Producing Fruit and Becoming a Blessing
Israeli, or Canadian, American or Malasyian, the kingdom (or vineyard) of God is for anyone producing the fruit of God. We are the branches of the Messiah, and the Messiah, as the true vine, is the Branch of God. If we truly live as offspring of this divinely rooted plant, then we will produce good fruit.
However, sometimes there are weeds and sometimes there are worms… and sometime we whither because we are so parched for the Word of God. But with the help of YHWH, Yeshua, and the Spirit, we can overcome anything. God chastised the Adversary, the devourer of the vineyard, so he can’t stop us from producing good fruit, if that’s what we choose to do.
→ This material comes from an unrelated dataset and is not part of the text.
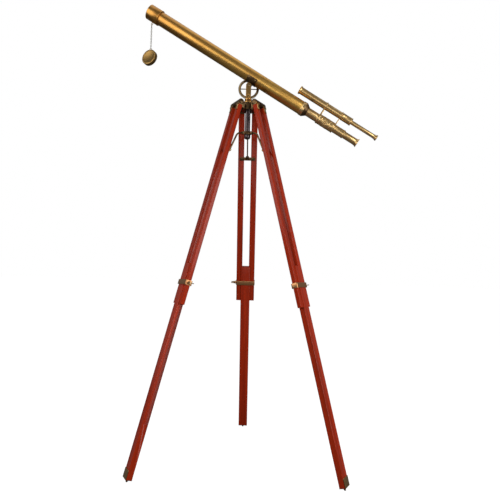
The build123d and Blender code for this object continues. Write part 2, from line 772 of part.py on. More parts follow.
def make_lens_ring():
    ring_r = TUBE_R - TUBE_WALL - FIT_GAP
    points = [(18.2, 23.2), (18.2, ring_r), (24.0, ring_r), (24.0, 23.2)]
    save(turn(SCOPE_FRONT, points), "lens_ring")


def make_tail_flange():
    seat = TUBE_R + FIT_GAP
    points = [
        (708.2, seat),
        (708.2, 27.3),
        (709.0, 27.8),
        (722.1, 27.8),
        (723.4, 27.0),
        (736.9, NECK_R + 0.6),
        (736.9, NECK_R),
        (FOCUSER_START, NECK_R),
        (FOCUSER_START, 14.6),
        (733.2, 14.6),
        (719.7, 24.0),
        (719.7, seat),
    ]
    save(turn(SCOPE_FRONT, points), "tail_flange")


def make_focuser_body():
    rear_ring = BRACKETS["rear"]
    front_ring = BRACKETS["front"]
    points = [
        (FOCUSER_START, 15.2),
        (FOCUSER_START, SEAT_R),
        (front_ring[1], SEAT_R),
        (front_ring[1], FOCUSER_R),
        (801.8, FOCUSER_R),
        (801.8, 17.6),
        (832.4, 17.6),
        (832.4, FOCUSER_R),
        (835.6, FOCUSER_R),
        (835.6, FOCUSER_R - 0.5),
        (836.7, FOCUSER_R - 0.5),
        (836.7, FOCUSER_R),
        (rear_ring[0], FOCUSER_R),
        (rear_ring[0], SEAT_R),
        (rear_ring[1], SEAT_R),
        (rear_ring[1], SLEEVE_R),
        (898.9, SLEEVE_R),
        (899.5, SLEEVE_R + 0.9),
        (SLEEVE_END - 0.6, SLEEVE_R + 0.9),
        (SLEEVE_END, SLEEVE_R + 0.3),
        (SLEEVE_END, DRAW_R + PIN_PLAY),
        (828.8, DRAW_R + PIN_PLAY),
        (828.8, 15.2),
    ]
    save(turn(SCOPE_FRONT, points), "focuser_body")


def make_knurled_ring():
    with BuildPart() as ring:
        with BuildSketch(cross_plane(SCOPE_FRONT, 801.9)):
            Circle(19.8)
            with PolarLocations(19.8, 60):
                Circle(0.55)
            Circle(17.6 + FIT_GAP, mode=Mode.SUBTRACT)
        extrude(amount=30.3)
    save(ring, "knurled_ring")


def make_finder_bracket(name, start, end):
    post_w = 8.0
    finder_ring_r = FINDER_R + 2.4
    finder_seat = FINDER_R + FIT_GAP
    with BuildPart() as bracket:
        with BuildSketch(cross_plane(SCOPE_FRONT, start)):
            Circle(FOCUSER_R + 0.7)
            with Locations((FINDER_ABOVE, 0)):
                Circle(finder_ring_r)
            with Locations((FINDER_ABOVE / 2, 0)):
                Rectangle(FINDER_ABOVE, post_w)
            Circle(SEAT_R + FIT_GAP, mode=Mode.SUBTRACT)
            with Locations((FINDER_ABOVE, 0)):
                Circle(finder_seat, mode=Mode.SUBTRACT)
        extrude(amount=end - start)
    save(bracket, f"finder_bracket_{name}")


def make_finder_tube():
    points = [
        (FINDER_START, 14.4),
        (FINDER_START, 16.3),
        (FINDER_START + 5.0, 16.3),
        (FINDER_START + 8.0, FINDER_R),
        (859.0, FINDER_R),
        (859.6, FINDER_COLLAR_R),
        (864.8, FINDER_COLLAR_R),
        (865.4, FINDER_COLLAR_R - 0.4),
        (896.4, FINDER_COLLAR_R - 0.4),
        (897.0, FINDER_COLLAR_R),
        (FINDER_TUBE_END - 0.8, FINDER_COLLAR_R),
        (FINDER_TUBE_END, FINDER_COLLAR_R - 0.8),
        (FINDER_TUBE_END, FINDER_DRAW_R + PIN_PLAY),
        (869.7, FINDER_DRAW_R + PIN_PLAY),
        (869.7, 12.4),
        (FINDER_START + 10.0, 12.4),
        (FINDER_START + 10.0, 11.2),
        (FINDER_START + 8.5, 11.2),
        (FINDER_START + 8.5, 12.4),
        (FINDER_START + 3.0, 12.4),
    ]
    save(turn(FINDER_FRONT, points), "finder_tube")


def make_finder_lens():
    at = FINDER_START + 4.0
    points = [(at, 0), (at + 1.4, 12.32), (at + 4.2, 12.32), (at + 4.4, 0)]
    save(turn(FINDER_FRONT, points), "finder_lens")


def make_chain_eyelet():
    base = SCOPE_FRONT + BACK_DIR * EYELET_AT - OVER_DIR * (DEW_CAP_R + FIT_GAP)
    ring_middle = base - OVER_DIR * (EYE_STEM_LENGTH + EYE_RING_R)
    with BuildPart() as eyelet:
        with BuildSketch(Plane(origin=base, x_dir=BACK_DIR, z_dir=-OVER_DIR)):
            Circle(EYE_STEM_R)
        extrude(amount=EYE_STEM_LENGTH + 0.2)
        ring_start = ring_middle + OVER_DIR * EYE_RING_R
        with BuildSketch(Plane(origin=ring_start, x_dir=OVER_DIR, z_dir=TOWARD_FRONT)):
            Circle(EYE_WIRE_R)
        revolve(axis=Axis(ring_middle, BACK_DIR))
    save(eyelet, "chain_eyelet")


def chain_pivot():
    drop = DEW_CAP_R + FIT_GAP + EYE_STEM_LENGTH + 2 * EYE_RING_R
    return SCOPE_FRONT + BACK_DIR * EYELET_AT - OVER_DIR * drop


def cap_pivot():
    """Middle of the last link's lower end, which the lens cap's loop hangs on."""
    span = 2 * LINK_HALF_LENGTH + (LINK_COUNT - 1) * LINK_PITCH
    return chain_pivot() + UP * LINK_PLAY - UP * span


def make_chain():
    straight = LINK_HALF_LENGTH - LINK_HALF_WIDTH
    first = chain_pivot() + UP * (LINK_PLAY - LINK_HALF_LENGTH)
    with BuildPart() as chain:
        for i in range(LINK_COUNT):
            middle = first - UP * (LINK_PITCH * i)
            normal = TOWARD_FRONT if i % 2 == 0 else Vector(1, 0, 0)
            flat = Plane(origin=middle, x_dir=UP, z_dir=normal)
            with BuildLine(flat) as loop:
                Line((-straight, LINK_HALF_WIDTH), (straight, LINK_HALF_WIDTH))
                ThreePointArc(
                    (straight, LINK_HALF_WIDTH), (LINK_HALF_LENGTH, 0), (straight, -LINK_HALF_WIDTH)
                )
                Line((straight, -LINK_HALF_WIDTH), (-straight, -LINK_HALF_WIDTH))
                ThreePointArc(
                    (-straight, -LINK_HALF_WIDTH), (-LINK_HALF_LENGTH, 0), (-straight, LINK_HALF_WIDTH)
                )
            start = flat.from_local_coords(Vector(0, LINK_HALF_WIDTH, 0))
            with BuildSketch(Plane(origin=start, z_dir=UP)):
                Circle(LINK_WIRE_R)
            sweep(path=loop.wire())
    save(chain, "chain")


def cap_loop_middle():
    return cap_pivot() + UP * (LINK_PLAY - EYE_RING_R)


def lens_cap_plane():
    """Plane of the lens cap's outer face: Z outwards, X up the face to the loop on the rim."""
    uphill = (UP - LENS_CAP_OUT * LENS_CAP_OUT.dot(UP)).normalized()
    rim_to_loop = LENS_CAP_R + EYE_STEM_LENGTH + EYE_RING_R
    centre = cap_loop_middle() - uphill * rim_to_loop + LENS_CAP_OUT * (LENS_CAP_DEPTH / 2)
    return Plane(origin=centre, x_dir=uphill, z_dir=LENS_CAP_OUT)


def make_lens_cap():
    face = lens_cap_plane()
    loop_middle = cap_loop_middle()
    rim_top = face.origin + face.x_dir * (LENS_CAP_R - 0.8) - face.z_dir * (LENS_CAP_DEPTH / 2)
    with BuildPart() as cap:
        with BuildSketch(face.offset(-LENS_CAP_DEPTH)):
            Circle(LENS_CAP_R)
        extrude(amount=LENS_CAP_DEPTH)
        chamfer(cap.faces().sort_by(Axis(face.origin, face.z_dir))[-1].edges(), length=1)
        with BuildSketch(Plane(origin=rim_top, x_dir=face.z_dir, z_dir=face.x_dir)):
            Circle(EYE_STEM_R)
        extrude(amount=EYE_STEM_LENGTH + 1.2)
        with BuildSketch(face.offset(-LENS_CAP_DEPTH)):
            Circle(LENS_CAP_BORE_R)
        extrude(amount=LENS_CAP_DEPTH - LENS_CAP_FACE, mode=Mode.SUBTRACT)
        with BuildSketch(face):
            Circle(CAP_DISH_R)
        extrude(amount=-CAP_DISH_DEPTH, mode=Mode.SUBTRACT)
        ring_start = loop_middle + UP * EYE_RING_R
        with BuildSketch(Plane(origin=ring_start, x_dir=UP, z_dir=Vector(1, 0, 0))):
            Circle(EYE_WIRE_R)
        revolve(axis=Axis(loop_middle, TOWARD_FRONT))
    save(cap, "lens_cap")


# ---- sliding eyepieces ----
def make_draw_tube():
    points = [(836.6, 12.3), (836.6, DRAW_R), (DRAW_END, DRAW_R), (DRAW_END, 12.3)]
    save(turn(SCOPE_FRONT, points), "draw_tube")


def make_eyecup():
    with BuildPart() as cup:
        with BuildSketch(axial_plane(SCOPE_FRONT)):
            with BuildLine():
                Polyline(
                    (DRAW_END + 0.02, 11.2),
                    (DRAW_END + 0.02, DRAW_R + 0.4),
                    (DRAW_END + 2.0, DRAW_R + 0.6),
                )
                ThreePointArc(
                    (DRAW_END + 2.0, DRAW_R + 0.6),
                    (DRAW_END + 7.6, DRAW_R + 1.9),
                    (SCOPE_LENGTH - 2.0, EYECUP_R),
                )
                Polyline(
                    (SCOPE_LENGTH - 2.0, EYECUP_R),
                    (SCOPE_LENGTH, EYECUP_R - 0.4),
                    (SCOPE_LENGTH, EYECUP_R - 2.6),
                )
                ThreePointArc(
                    (SCOPE_LENGTH, EYECUP_R - 2.6),
                    (DRAW_END + 8.4, 10.4),
                    (DRAW_END + 5.6, 5.5),
                )
                Polyline(
                    (DRAW_END + 5.6, 5.5),
                    (DRAW_END + 3.4, 5.5),
                    (DRAW_END + 3.4, 11.2),
                    (DRAW_END + 0.02, 11.2),
                )
            make_face()
        revolve(axis=Axis(SCOPE_FRONT, BACK_DIR))
    save(cup, "eyecup")


def make_eye_lens():
    at = DRAW_END + 0.2
    points = [(at, 0), (at + 0.6, 11.1), (at + 2.4, 11.1), (at + 3.0, 0)]
    save(turn(SCOPE_FRONT, points), "eye_lens")


def make_finder_draw_tube():
    points = [(884.0, 7.1), (884.0, FINDER_DRAW_R), (FINDER_DRAW_END, FINDER_DRAW_R), (FINDER_DRAW_END, 7.1)]
    save(turn(FINDER_FRONT, points), "finder_draw_tube")


def make_finder_eyecup():
    back = FINDER_DRAW_END + FIT_GAP
    points = [
        (back, 3.6),
        (back, FINDER_DRAW_R + 0.5),
        (back + 3.0, FINDER_DRAW_R + 0.7),
        (back + 8.0, FINDER_DRAW_R + 1.4),
        (FINDER_LENGTH_END - 3.4, FINDER_EYECUP_R),
        (FINDER_LENGTH_END - 0.6, FINDER_EYECUP_R),
        (FINDER_LENGTH_END, FINDER_EYECUP_R - 0.7),
        (FINDER_LENGTH_END, 9.4),
        (back + 6.0, 3.6),
    ]
    save(turn(FINDER_FRONT, points), "finder_eyecup")


def make_everything():
    os.makedirs("parts", exist_ok=True)
    make_head_casting()
    make_centre_column()
    make_column_cap()
    make_hinge_pins()
    make_spreader_collar()
    make_collar_pins()
    for azimuth, name in zip(AZIMUTHS, LEG_NAMES):
        make_stay(azimuth, name)
        make_leg_rails(azimuth, name)
        make_hinge_fittings(azimuth, name)
        make_stay_bracket(azimuth, name)
        make_leg_fasteners(azimuth, name)
        make_clamp_band(azimuth, name)
        make_clamp_knob(azimuth, name)
        make_lower_leg(azimuth, name)
        make_foot_shoe(azimuth, name)
    make_turning_post()
    make_tilt_wheel()
    make_tilt_pinion()
    make_tilt_knob()
    make_tilt_axle()
    make_axle_nut()
    make_saddle()
    make_saddle_screws()
    make_main_tube()
    make_dew_cap()
    make_objective_lens()
    make_lens_ring()
    make_tail_flange()
    make_focuser_body()
    make_knurled_ring()
    for name, (start, end) in BRACKETS.items():
        make_finder_bracket(name, start, end)
    make_finder_tube()
    make_finder_lens()
    make_chain_eyelet()
    make_chain()
    make_lens_cap()
    make_draw_tube()
    make_eyecup()
    make_eye_lens()
    make_finder_draw_tube()
    make_finder_eyecup()


make_everything()
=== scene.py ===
"""Looks of a brass telescope with a finder scope on a three-legged wooden stand, built on its CAD frame."""

import math

import bmesh
import bpy
from bpy.props import (
    FloatProperty,
    FloatVectorProperty,
    IntProperty,
    PointerProperty,
)
from mathutils import Matrix, Vector


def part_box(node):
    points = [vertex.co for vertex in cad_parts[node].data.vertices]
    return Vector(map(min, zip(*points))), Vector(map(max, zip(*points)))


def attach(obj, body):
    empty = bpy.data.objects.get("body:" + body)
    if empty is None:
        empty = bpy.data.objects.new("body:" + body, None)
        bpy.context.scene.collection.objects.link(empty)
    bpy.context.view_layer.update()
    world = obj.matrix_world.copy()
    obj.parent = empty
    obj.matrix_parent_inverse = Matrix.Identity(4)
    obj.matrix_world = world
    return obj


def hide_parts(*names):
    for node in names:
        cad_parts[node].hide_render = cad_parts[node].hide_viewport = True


bl_info = {
    "name": "Telescope on a wooden stand",
    "version": (1, 0, 0),
    "blender": (4, 5, 0),
    "location": "View3D > Sidebar > Telescope",
    "description": "Builds the visible pieces, finishes and stage of a brass telescope on a tripod",
    "category": "Object",
}

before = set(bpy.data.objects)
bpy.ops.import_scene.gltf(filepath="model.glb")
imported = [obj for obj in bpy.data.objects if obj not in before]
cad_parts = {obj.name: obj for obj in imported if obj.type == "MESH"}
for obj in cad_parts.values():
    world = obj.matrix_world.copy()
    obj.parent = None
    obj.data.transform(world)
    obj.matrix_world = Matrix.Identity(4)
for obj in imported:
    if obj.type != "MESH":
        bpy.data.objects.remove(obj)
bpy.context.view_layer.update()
LEGS = {"rear": 88.5, "left": 208.5, "right": 328.5}
UP = Vector((0, 0, 1))


def middle_of(node):
    """Middle of a CAD node's box, in metres."""
    low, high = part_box(node)
    return (low + high) / 2


def work_frame(origin, x_dir, z_dir):
    """Matrix of a work frame in metres whose own units are millimetres."""
    z = Vector(z_dir).normalized()
    x = (Vector(x_dir) - z * Vector(x_dir).dot(z)).normalized()
    turn = Matrix((x, z.cross(x), z)).transposed().to_4x4()
    return Matrix.Translation(origin) @ turn @ Matrix.Scale(0.001, 4)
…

And those who do choose to be a producer in God’s garden, they will be called blessed:
Malachi 3:11-12
“Then I will rebuke the devourer for you, so that it will not destroy the fruits of the ground; nor will your the vine [ha-gephen] in the field cast its grapes,” says YHWH of hosts. All the nations will call you blessed, for you shall be a delightful land,” says YHWH of hosts.
Zechariah prophesied about the peace and prosperity that would happen when YHWH came back to Jerusalem to dwell among the people:
Zechariah 8:2, 12-13a
“Thus says YHWH ‘I will return to Zion and will dwell in the midst of Jerusalem. Then Jerusalem will be called the City of Truth, and the mountain of YHWH of hosts will be called the Holy Mountain… For there will be peace for the seed: the vine [ha-gephen] will yield its fruit, the land will yield its produce and the heavens will give their dew; and I will cause the remnant of this people to inherit all these things. It will come about that just as you were a curse among the nations, O house of Judah and house of Israel, so I will save you that you may become a blessing…’
You are a blessing, and no longer a curse; you are a valued branch of the True Vine, yielding the fruit of the Spirit. Never forget that you are an important and precious part of YHWH’s life-giving Garden.